**PROBLEM:** All of the data must be printed exactly; please include every line.

▼

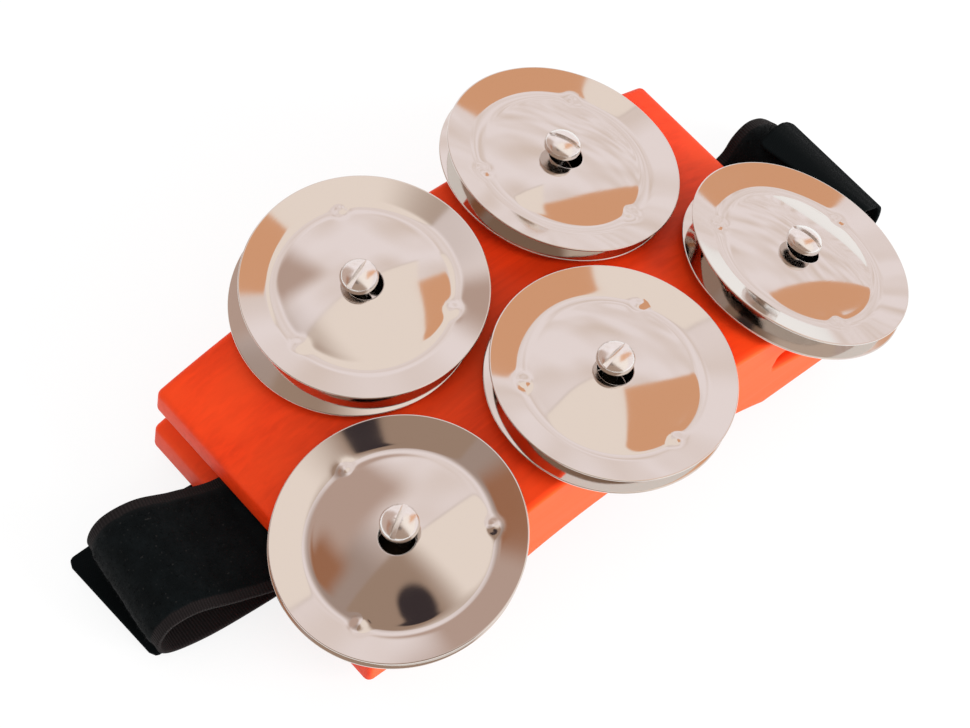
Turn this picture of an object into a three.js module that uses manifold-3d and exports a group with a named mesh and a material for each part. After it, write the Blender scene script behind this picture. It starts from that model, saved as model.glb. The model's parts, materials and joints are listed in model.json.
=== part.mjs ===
// Foot tambourine: a painted wooden block that sits on the instep, five pairs of steel jingles
// on round-head screws along its curved top, and hook-and-loop webbing that closes under the shoe.
// Millimetres, +Z up, +X along the block. The origin is on the floor under the middle of the block.
import * as THREE from 'three';
import { mergeVertices } from 'three/addons/utils/BufferGeometryUtils.js';
import Module from 'manifold-3d';

const wasm = await Module();
wasm.setup();

// Driving dimensions
const CLEAR = 0.3; // gap kept between pieces that touch

const JINGLE_D = 55;
const JINGLE_GAP = 3; // between the rims of neighbours
const SHEET = 0.5;
const VALLEY_R = 20; // radius of the pressed valley, on which the two jingles of a pair meet
const LIP_RISE = 1.9;
const DOME_RISE = 2.7;
const HOLE_D = 8;
const DIMPLE_DEEP = 0.45;
const DIMPLE_COUNT = 3;
const LOWER_TURN = 37; // degrees from an upper jingle's dimples to the lower one's

const HEAD_D = 8.5;
const HEAD_RISE = 3;
const HEAD_EDGE = 0.9;
const SHANK_D = 3.6;
const SCREW_LONG = 25; // below the head
const SCREW_TIP = 6;
const DRIVE_WIDE = 1.2;
const DRIVE_DEEP = 1.4;
const PLAY = 2.7; // room for a pair of jingles under the head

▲

**ANSWER BELOW:**
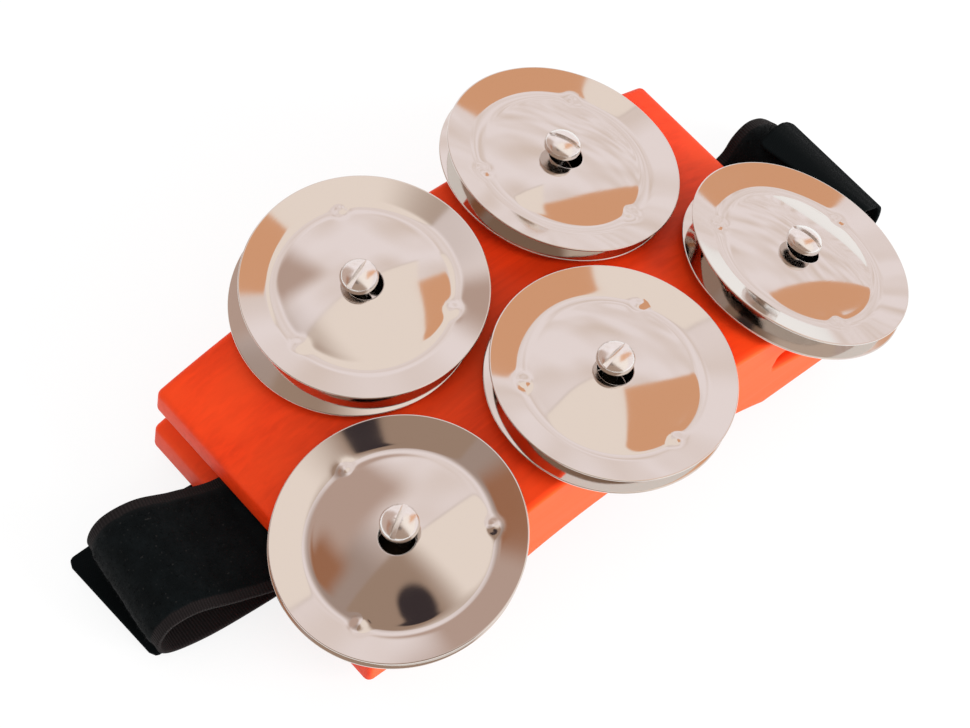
Turn this picture of an object into a three.js module that uses manifold-3d and exports a group with a named mesh and a material for each part. After it, write the Blender scene script behind this picture. It starts from that model, saved as model.glb. The model's parts, materials and joints are listed in model.json.
=== part.mjs ===
// Foot tambourine: a painted wooden block that sits on the instep, five pairs of steel jingles
// on round-head screws along its curved top, and hook-and-loop webbing that closes under the shoe.
// Millimetres, +Z up, +X along the block. The origin is on the floor under the middle of the block.
import * as THREE from 'three';
import { mergeVertices } from 'three/addons/utils/BufferGeometryUtils.js';
import Module from 'manifold-3d';

const wasm = await Module();
wasm.setup();

// Driving dimensions
const CLEAR = 0.3; // gap kept between pieces that touch

const JINGLE_D = 55;
const JINGLE_GAP = 3; // between the rims of neighbours
const SHEET = 0.5;
const VALLEY_R = 20; // radius of the pressed valley, on which the two jingles of a pair meet
const LIP_RISE = 1.9;
const DOME_RISE = 2.7;
const HOLE_D = 8;
const DIMPLE_DEEP = 0.45;
const DIMPLE_COUNT = 3;
const LOWER_TURN = 37; // degrees from an upper jingle's dimples to the lower one's

const HEAD_D = 8.5;
const HEAD_RISE = 3;
const HEAD_EDGE = 0.9;
const SHANK_D = 3.6;
const SCREW_LONG = 25; // below the head
const SCREW_TIP = 6;
const DRIVE_WIDE = 1.2;
const DRIVE_DEEP = 1.4;
const PLAY = 2.7; // room for a pair of jingles under the head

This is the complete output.